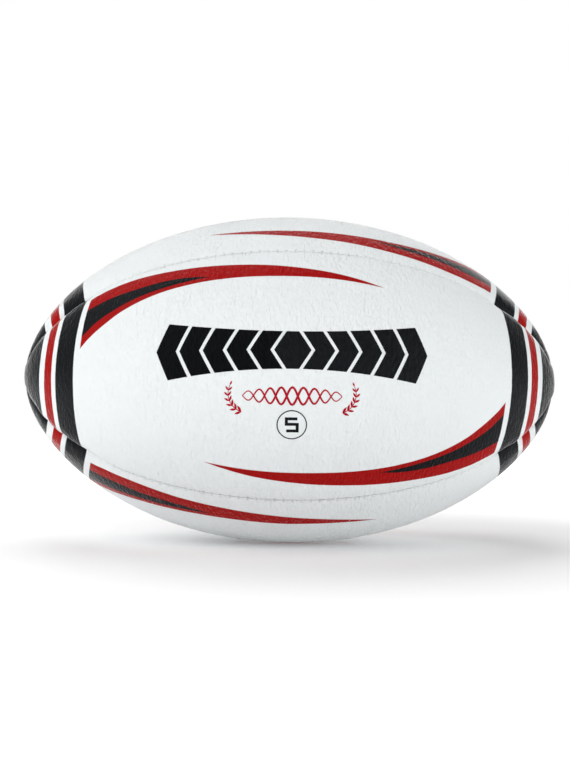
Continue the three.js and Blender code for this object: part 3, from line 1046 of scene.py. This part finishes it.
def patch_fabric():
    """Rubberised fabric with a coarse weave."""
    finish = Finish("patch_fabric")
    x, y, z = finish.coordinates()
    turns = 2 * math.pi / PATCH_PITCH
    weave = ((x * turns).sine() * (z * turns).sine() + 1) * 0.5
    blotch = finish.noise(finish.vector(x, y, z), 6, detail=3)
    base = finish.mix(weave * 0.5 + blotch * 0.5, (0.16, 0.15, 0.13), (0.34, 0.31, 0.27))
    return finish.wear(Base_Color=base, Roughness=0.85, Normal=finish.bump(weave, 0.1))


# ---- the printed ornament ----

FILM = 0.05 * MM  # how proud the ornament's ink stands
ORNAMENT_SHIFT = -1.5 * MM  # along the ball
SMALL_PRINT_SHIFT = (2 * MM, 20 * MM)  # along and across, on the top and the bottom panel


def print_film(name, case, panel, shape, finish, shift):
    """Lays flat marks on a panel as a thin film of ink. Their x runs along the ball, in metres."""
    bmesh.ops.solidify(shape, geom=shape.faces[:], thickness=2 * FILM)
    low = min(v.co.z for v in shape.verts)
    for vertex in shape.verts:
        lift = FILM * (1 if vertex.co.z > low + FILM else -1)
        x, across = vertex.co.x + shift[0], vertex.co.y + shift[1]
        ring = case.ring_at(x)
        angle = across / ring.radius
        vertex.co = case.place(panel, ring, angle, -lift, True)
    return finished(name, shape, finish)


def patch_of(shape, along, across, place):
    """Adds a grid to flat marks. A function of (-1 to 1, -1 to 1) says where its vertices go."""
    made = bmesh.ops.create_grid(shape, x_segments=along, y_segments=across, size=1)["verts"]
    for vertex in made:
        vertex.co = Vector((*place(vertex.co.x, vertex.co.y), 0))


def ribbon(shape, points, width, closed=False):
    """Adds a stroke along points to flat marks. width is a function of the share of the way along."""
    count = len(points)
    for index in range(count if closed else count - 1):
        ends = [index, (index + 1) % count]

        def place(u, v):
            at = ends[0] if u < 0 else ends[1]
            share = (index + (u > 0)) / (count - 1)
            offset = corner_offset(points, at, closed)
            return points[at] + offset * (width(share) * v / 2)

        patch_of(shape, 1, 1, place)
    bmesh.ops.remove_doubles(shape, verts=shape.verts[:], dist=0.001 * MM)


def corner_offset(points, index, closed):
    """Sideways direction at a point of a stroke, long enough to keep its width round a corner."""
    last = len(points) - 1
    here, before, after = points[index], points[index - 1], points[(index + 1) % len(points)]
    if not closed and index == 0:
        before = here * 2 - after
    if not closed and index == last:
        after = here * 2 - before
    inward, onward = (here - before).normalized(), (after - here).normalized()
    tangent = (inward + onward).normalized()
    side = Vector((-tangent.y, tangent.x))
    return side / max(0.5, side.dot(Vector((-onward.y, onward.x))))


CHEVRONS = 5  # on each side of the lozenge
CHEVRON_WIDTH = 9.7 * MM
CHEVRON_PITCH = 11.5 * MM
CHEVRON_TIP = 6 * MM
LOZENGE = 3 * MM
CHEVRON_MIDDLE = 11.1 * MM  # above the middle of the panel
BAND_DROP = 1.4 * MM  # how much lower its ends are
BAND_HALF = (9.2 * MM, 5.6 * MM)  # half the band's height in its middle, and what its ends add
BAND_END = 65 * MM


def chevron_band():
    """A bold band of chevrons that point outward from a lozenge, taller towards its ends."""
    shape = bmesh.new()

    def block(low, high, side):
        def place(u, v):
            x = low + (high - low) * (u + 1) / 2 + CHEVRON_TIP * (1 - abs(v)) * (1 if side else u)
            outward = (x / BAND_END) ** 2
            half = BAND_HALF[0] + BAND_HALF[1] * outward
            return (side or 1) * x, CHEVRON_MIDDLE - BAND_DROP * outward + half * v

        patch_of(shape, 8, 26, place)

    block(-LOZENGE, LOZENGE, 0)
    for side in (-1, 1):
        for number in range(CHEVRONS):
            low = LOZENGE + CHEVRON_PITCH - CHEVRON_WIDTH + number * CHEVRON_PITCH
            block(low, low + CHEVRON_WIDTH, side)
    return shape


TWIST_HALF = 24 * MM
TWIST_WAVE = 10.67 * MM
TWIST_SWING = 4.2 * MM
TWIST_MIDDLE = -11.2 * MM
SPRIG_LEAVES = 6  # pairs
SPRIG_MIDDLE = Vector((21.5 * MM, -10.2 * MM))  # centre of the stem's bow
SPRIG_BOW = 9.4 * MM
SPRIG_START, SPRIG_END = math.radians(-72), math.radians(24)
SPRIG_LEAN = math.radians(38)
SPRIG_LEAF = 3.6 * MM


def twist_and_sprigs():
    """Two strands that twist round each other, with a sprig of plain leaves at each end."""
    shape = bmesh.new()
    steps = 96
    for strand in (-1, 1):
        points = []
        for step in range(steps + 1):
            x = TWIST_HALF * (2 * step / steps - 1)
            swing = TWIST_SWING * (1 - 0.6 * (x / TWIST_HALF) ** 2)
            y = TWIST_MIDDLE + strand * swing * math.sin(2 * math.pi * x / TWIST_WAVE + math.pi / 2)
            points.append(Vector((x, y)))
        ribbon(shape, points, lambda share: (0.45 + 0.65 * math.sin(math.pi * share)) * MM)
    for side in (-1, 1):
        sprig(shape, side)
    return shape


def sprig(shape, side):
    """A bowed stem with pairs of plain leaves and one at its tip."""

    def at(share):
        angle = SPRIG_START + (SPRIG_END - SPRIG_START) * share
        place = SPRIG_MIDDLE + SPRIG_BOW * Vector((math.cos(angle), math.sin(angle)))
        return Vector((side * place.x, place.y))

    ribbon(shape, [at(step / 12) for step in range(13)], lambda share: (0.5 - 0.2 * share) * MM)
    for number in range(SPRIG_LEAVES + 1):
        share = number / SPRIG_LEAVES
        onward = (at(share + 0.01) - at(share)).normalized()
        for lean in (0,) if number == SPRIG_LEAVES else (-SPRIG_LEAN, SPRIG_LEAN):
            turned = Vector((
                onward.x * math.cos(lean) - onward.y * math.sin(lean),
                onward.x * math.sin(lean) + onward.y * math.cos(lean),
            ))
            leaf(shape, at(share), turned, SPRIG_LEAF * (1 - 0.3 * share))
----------
Work to be completed
Within the data above, count the lines that contain the string "from"; the reply is the number alone.

Full answer
2